The chapel of the Magi has fantastic 15th-century frescoes (the largest in Denmark) and features the Royal Column, showing the heights of visiting princes – from the towering Christian I down to titchy Christian VII (164.1cm). The ornate Renaissance sepulchres of Christian III and Frederik II look like antique temples, guarded by halberd-bearing soldiers.

The neoclassical chapel of Frederik V whispers ‘death’ like no other part of the cathedral. You’ll find 12 members of the royal family here, all interred in white alabaster sepulchres, surrounded by skulls, angels and weeping women.

A great highlight in the nave is Christian IV’s private box, plus an intricate 17th-century pulpit (1610) made of marble, alabaster and sandstone by Copenhagen sculptor Hans Brokman. A killjoy dean disconnected the mechanism of the wonderful clock in the 18th century, annoyed that his parishioners paid more attention to it than to him, but today’s church-people have relented. St George slays the dragon on the hour, the poor beast lets out a pitiful wheeze and two ballad characters ting the bells.
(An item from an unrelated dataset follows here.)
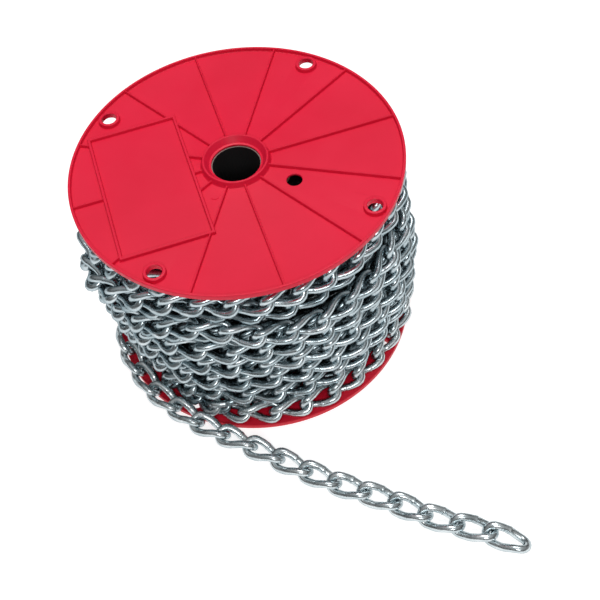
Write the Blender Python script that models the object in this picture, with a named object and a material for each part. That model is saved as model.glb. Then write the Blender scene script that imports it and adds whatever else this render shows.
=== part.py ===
"""Reel of twist-link steel chain, standing on its end with the loose end of the chain on the floor.

Metres, +Z up. The reel's axis is vertical. The floor is z = 0. The whole object is centred on the origin in
plan, so the reel's axis stands a little behind the origin, because the loose end of the chain lies in front.
Angles are counted from +X, counter-clockwise seen from above.
"""
import math

import bmesh
import bpy
from mathutils import Matrix, Vector

MM = 0.001

# Reel
FLANGE_RADIUS = 0.13335
REEL_HEIGHT = 0.1905
FLANGE_DEPTH = 0.005
PLATE_THICKNESS = 0.002
RIM_WIDTH = 0.002
EDGE_CHAMFER = 0.0004
RIB_WIDTH = 0.0016
RIB_TOP = 0.0045
RIB_COUNT = 12
RIB_TURN = math.radians(7.3)
COLLAR_RADIUS = 0.028
COLLAR_TOP_RADIUS = 0.0262
COLLAR_INNER_RADIUS = 0.0248
COLLAR_PROUD = 0.002
RECESS_RADIUS = 0.0215
BORE_RADIUS = 0.0198
PEG_CIRCLE = 0.1207
PEG_HOLE_RADIUS = 0.006
PEG_COLLAR_RADIUS = 0.0089
PEG_TURN = math.radians(52.3)
DRIVE_CIRCLE = 0.0514
DRIVE_HOLE_RADIUS = 0.0062
DRIVE_TURN = math.radians(-36.0)
LABEL_NEAR = 0.0346
LABEL_FAR = 0.106
LABEL_LOW = -0.064
LABEL_HIGH = 0.068
LABEL_RIB_WIDTH = 0.0027
LABEL_RIB_TOP = 0.0042
TUBE_RADIUS = 0.0192
TUBE_WALL = 0.0022
BARREL_RADIUS = 0.04445
BARREL_WALL = 0.003
RIM_SEGMENTS = 72
TUBE_SEGMENTS = 48
HOLE_SEGMENTS = 20

# Chain, of quarter-inch wire
WIRE = 0.0063
PITCH = 0.0260
LINK_WIDTH = 0.0207
LINK_PLAY = 0.0008
LINK_TWIST = math.radians(38.0)
WIRE_SIDES = 6
ARC_STEPS = 6
STRAIGHT_STEPS = 2

# Winding
GAP = 0.0003
HEADROOM = 0.004
OUTER_LAYER_RADIUS = 0.107
LAYER_SKIN = 0.002
WINDING_TOP = 0.1815
TOE_TOP = 0.0235
TOE_RADIUS = 0.114
ROW_GROOVE = 0.009
WIRE_SPREAD = 0.0065
LINKS_PER_TURN = 28
LINK_STEPS = 4
ROW_STEPS = LINKS_PER_TURN * LINK_STEPS
STEP_DEGREES = 360.0 / ROW_STEPS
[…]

In the choir, Margrethe I’s elegant sarcophagus and the shining golden altarpiece attract most attention, but don't miss the wonderfully graphic 15th-century choir-stall carvings.

Free concerts on the 16th-century baroque pipe organ are usually held in summer. See the website for timetables and for upcoming closures – it’s not unusual for the cathedral to shut for special events, especially on Saturdays for weddings.